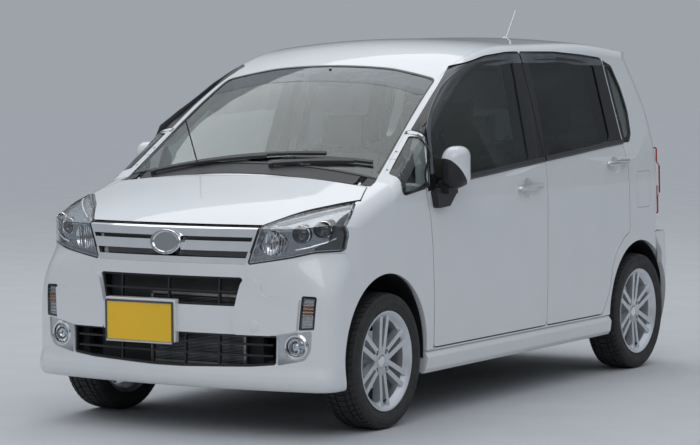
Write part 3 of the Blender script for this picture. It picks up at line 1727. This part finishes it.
def puffed(mesh, size, rise, seams):
    """Cover blown up over a pad by cloth pressure; seams are x values that stay sewn down."""
    data = bpy.data.meshes.new("pad")
    mesh.to_mesh(data)
    mesh.free()
    holder = bpy.data.objects.new("pad", data)
    bpy.context.collection.objects.link(holder)
    remesh = holder.modifiers.new("remesh", "REMESH")
    remesh.mode = "VOXEL"
    remesh.voxel_size = size
    graph = bpy.context.evaluated_depsgraph_get()
    skin = bpy.data.meshes.new_from_object(holder.evaluated_get(graph), depsgraph=graph)
    holder.modifiers.remove(remesh)
    holder.data = skin
    before = np.empty(len(skin.vertices) * 3)
    skin.vertices.foreach_get("co", before)
    before = before.reshape(-1, 3)
    sewn = holder.vertex_groups.new(name="sewn")
    for index, point in enumerate(before):
        if any(abs(point[0] - x) < size * 1.1 for x in seams):
            sewn.add([index], 1.0, "REPLACE")
    cloth = holder.modifiers.new("cloth", "CLOTH")
    cloth.settings.use_pressure = True
    cloth.settings.uniform_pressure_force = 4.0
    cloth.settings.effector_weights.gravity = 0.0
    cloth.settings.vertex_group_mass = "sewn"
    cloth.point_cache.frame_start = 1
    cloth.point_cache.frame_end = 20
    for step in range(1, 21):
        bpy.context.scene.frame_set(step)
    graph = bpy.context.evaluated_depsgraph_get()
    blown = bpy.data.meshes.new_from_object(holder.evaluated_get(graph), depsgraph=graph)
    bpy.context.scene.frame_set(1)
    after = np.empty(len(blown.vertices) * 3)
    blown.vertices.foreach_get("co", after)
    move = after.reshape(-1, 3) - before
    length = np.linalg.norm(move, axis=1, keepdims=True)
    move *= np.minimum(1.0, rise / np.maximum(length, 1e-9))
    blown.vertices.foreach_set("co", (before + move).ravel())
    holder.modifiers.remove(cloth)
    skin = blown
    whole = bmesh.new()
    whole.from_mesh(skin)
    bpy.data.objects.remove(holder)
    bmesh.ops.smooth_vert(
        whole, verts=whole.verts, factor=0.5, use_axis_x=True, use_axis_y=True, use_axis_z=True
    )
    return whole


# Part of the seat, its side outline, half its width, rounding of its edges and its rise
PADS = (
    ("cushion", FRONT_CUSHION, 0.228, 0.035, CUSHION_RISE, (-0.15, 0.15)),
    ("back", FRONT_BACK, 0.218, 0.035, CUSHION_RISE, (-0.14, 0.14)),
    ("head_rest", HEAD_REST, 0.118, 0.02, HEAD_RISE, ()),
)
# Place of each seat: x of its middle, y and z shift, width against a front seat's
SEAT_PLACES = (
    ("front_left", 0.330, 0.0, 0.0, 1.0),
    ("front_right", -0.330, 0.0, 0.0, 1.0),
    ("rear_left", 0.272, *REAR_SEAT_SHIFT, 1.08),
    ("rear_right", -0.272, *REAR_SEAT_SHIFT, 1.08),
)


class KEICAR_OT_seats(bpy.types.Operator):
    """Padded front seats and rear bench with their piping, plinths and posts"""

    bl_idname = "keicar.seats"
    bl_label = "Seats"

    def execute(self, context):
        settings = context.scene.kei_car_seats
        hard = []
        piping = []
        for part, outline, half, edge, rise, seams in PADS:
            pad = pad_shape(outline, -half, half, edge)
            cover = puffed(pad, settings.voxel, rise, seams)
            line = rounded(offset(outline, rise * 0.55), 0.02)
            for name, x, y, z, width in SEAT_PLACES:
                copy = cover.copy()
                if part == "head_rest":
                    width = 1.0
                place = Matrix.Translation((x, y, z)) @ Matrix.Diagonal((width, 1, 1, 1))
                bmesh.ops.transform(copy, matrix=place, verts=copy.verts)
                made = piece("%s_seat_%s" % (name, part), copy, "seat_fabric")
                made.modifiers.new("smooth", "SUBSURF").levels = 1
                made.modifiers["smooth"].render_levels = 1
                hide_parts("seats")
                for across in (-half + edge * 0.4, half - edge * 0.4):
                    path = [(x + across * width, y + u, z + v) for u, v in line]
                    cord = swept(path, oval(0.005, 0.005, 6), True, (1, 0, 0))
                    piping.append(cord)
            cover.free()
        for name, x, y, z, width in SEAT_PLACES:
            half = 0.195 * width
            hard.append(
                box((x - half, y - 0.225, 0.222), (x + half, y + 0.105, 0.440 + z), 0.012)
            )
            for offset_x in (-0.06, 0.06):
                foot = (x + offset_x, y + 0.294, z + 1.035)
                top = (x + offset_x, y + 0.300, z + 1.130)
                hard.append(swept([foot, top], oval(0.013, 0.013, 14), False, (0, 1, 0)))
        base = piece("seat_plinths", joined(hard), "dark_plastic")
        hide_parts("seats")
        trim = piece("seat_piping", joined(piping), "seat_piping")
        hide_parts("seats")
        return {"FINISHED"}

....

> [What you will do]: Extract the full listing and reproduce each line exactly.

> [Solved problem]:
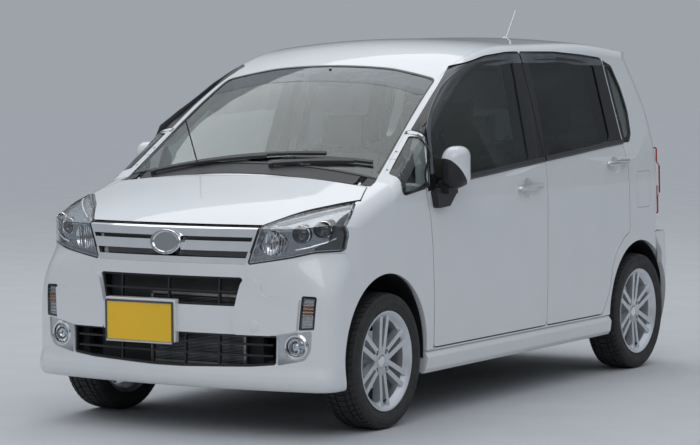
Write part 3 of the Blender script for this picture. It picks up at line 1727. This part finishes it.
def puffed(mesh, size, rise, seams):
    """Cover blown up over a pad by cloth pressure; seams are x values that stay sewn down."""
    data = bpy.data.meshes.new("pad")
    mesh.to_mesh(data)
    mesh.free()
    holder = bpy.data.objects.new("pad", data)
    bpy.context.collection.objects.link(holder)
    remesh = holder.modifiers.new("remesh", "REMESH")
    remesh.mode = "VOXEL"
    remesh.voxel_size = size
    graph = bpy.context.evaluated_depsgraph_get()
    skin = bpy.data.meshes.new_from_object(holder.evaluated_get(graph), depsgraph=graph)
    holder.modifiers.remove(remesh)
    holder.data = skin
    before = np.empty(len(skin.vertices) * 3)
    skin.vertices.foreach_get("co", before)
    before = before.reshape(-1, 3)
    sewn = holder.vertex_groups.new(name="sewn")
    for index, point in enumerate(before):
        if any(abs(point[0] - x) < size * 1.1 for x in seams):
            sewn.add([index], 1.0, "REPLACE")
    cloth = holder.modifiers.new("cloth", "CLOTH")
    cloth.settings.use_pressure = True
    cloth.settings.uniform_pressure_force = 4.0
    cloth.settings.effector_weights.gravity = 0.0
    cloth.settings.vertex_group_mass = "sewn"
    cloth.point_cache.frame_start = 1
    cloth.point_cache.frame_end = 20
    for step in range(1, 21):
        bpy.context.scene.frame_set(step)
    graph = bpy.context.evaluated_depsgraph_get()
    blown = bpy.data.meshes.new_from_object(holder.evaluated_get(graph), depsgraph=graph)
    bpy.context.scene.frame_set(1)
    after = np.empty(len(blown.vertices) * 3)
    blown.vertices.foreach_get("co", after)
    move = after.reshape(-1, 3) - before
    length = np.linalg.norm(move, axis=1, keepdims=True)
    move *= np.minimum(1.0, rise / np.maximum(length, 1e-9))
    blown.vertices.foreach_set("co", (before + move).ravel())
    holder.modifiers.remove(cloth)
    skin = blown
    whole = bmesh.new()
    whole.from_mesh(skin)
    bpy.data.objects.remove(holder)
    bmesh.ops.smooth_vert(
        whole, verts=whole.verts, factor=0.5, use_axis_x=True, use_axis_y=True, use_axis_z=True
    )
    return whole


# Part of the seat, its side outline, half its width, rounding of its edges and its rise
PADS = (
    ("cushion", FRONT_CUSHION, 0.228, 0.035, CUSHION_RISE, (-0.15, 0.15)),
    ("back", FRONT_BACK, 0.218, 0.035, CUSHION_RISE, (-0.14, 0.14)),
    ("head_rest", HEAD_REST, 0.118, 0.02, HEAD_RISE, ()),
)
# Place of each seat: x of its middle, y and z shift, width against a front seat's
SEAT_PLACES = (
    ("front_left", 0.330, 0.0, 0.0, 1.0),
    ("front_right", -0.330, 0.0, 0.0, 1.0),
    ("rear_left", 0.272, *REAR_SEAT_SHIFT, 1.08),
    ("rear_right", -0.272, *REAR_SEAT_SHIFT, 1.08),
)


class KEICAR_OT_seats(bpy.types.Operator):
    """Padded front seats and rear bench with their piping, plinths and posts"""

    bl_idname = "keicar.seats"
    bl_label = "Seats"

    def execute(self, context):
        settings = context.scene.kei_car_seats
        hard = []
        piping = []
        for part, outline, half, edge, rise, seams in PADS:
            pad = pad_shape(outline, -half, half, edge)
            cover = puffed(pad, settings.voxel, rise, seams)
            line = rounded(offset(outline, rise * 0.55), 0.02)
            for name, x, y, z, width in SEAT_PLACES:
                copy = cover.copy()
                if part == "head_rest":
                    width = 1.0
                place = Matrix.Translation((x, y, z)) @ Matrix.Diagonal((width, 1, 1, 1))
                bmesh.ops.transform(copy, matrix=place, verts=copy.verts)
                made = piece("%s_seat_%s" % (name, part), copy, "seat_fabric")
                made.modifiers.new("smooth", "SUBSURF").levels = 1
                made.modifiers["smooth"].render_levels = 1
                hide_parts("seats")
                for across in (-half + edge * 0.4, half - edge * 0.4):
                    path = [(x + across * width, y + u, z + v) for u, v in line]
                    cord = swept(path, oval(0.005, 0.005, 6), True, (1, 0, 0))
                    piping.append(cord)
            cover.free()
        for name, x, y, z, width in SEAT_PLACES:
            half = 0.195 * width
            hard.append(
                box((x - half, y - 0.225, 0.222), (x + half, y + 0.105, 0.440 + z), 0.012)
            )
            for offset_x in (-0.06, 0.06):
                foot = (x + offset_x, y + 0.294, z + 1.035)
                top = (x + offset_x, y + 0.300, z + 1.130)
                hard.append(swept([foot, top], oval(0.013, 0.013, 14), False, (0, 1, 0)))
        base = piece("seat_plinths", joined(hard), "dark_plastic")
        hide_parts("seats")
        trim = piece("seat_piping", joined(piping), "seat_piping")
        hide_parts("seats")
        return {"FINISHED"}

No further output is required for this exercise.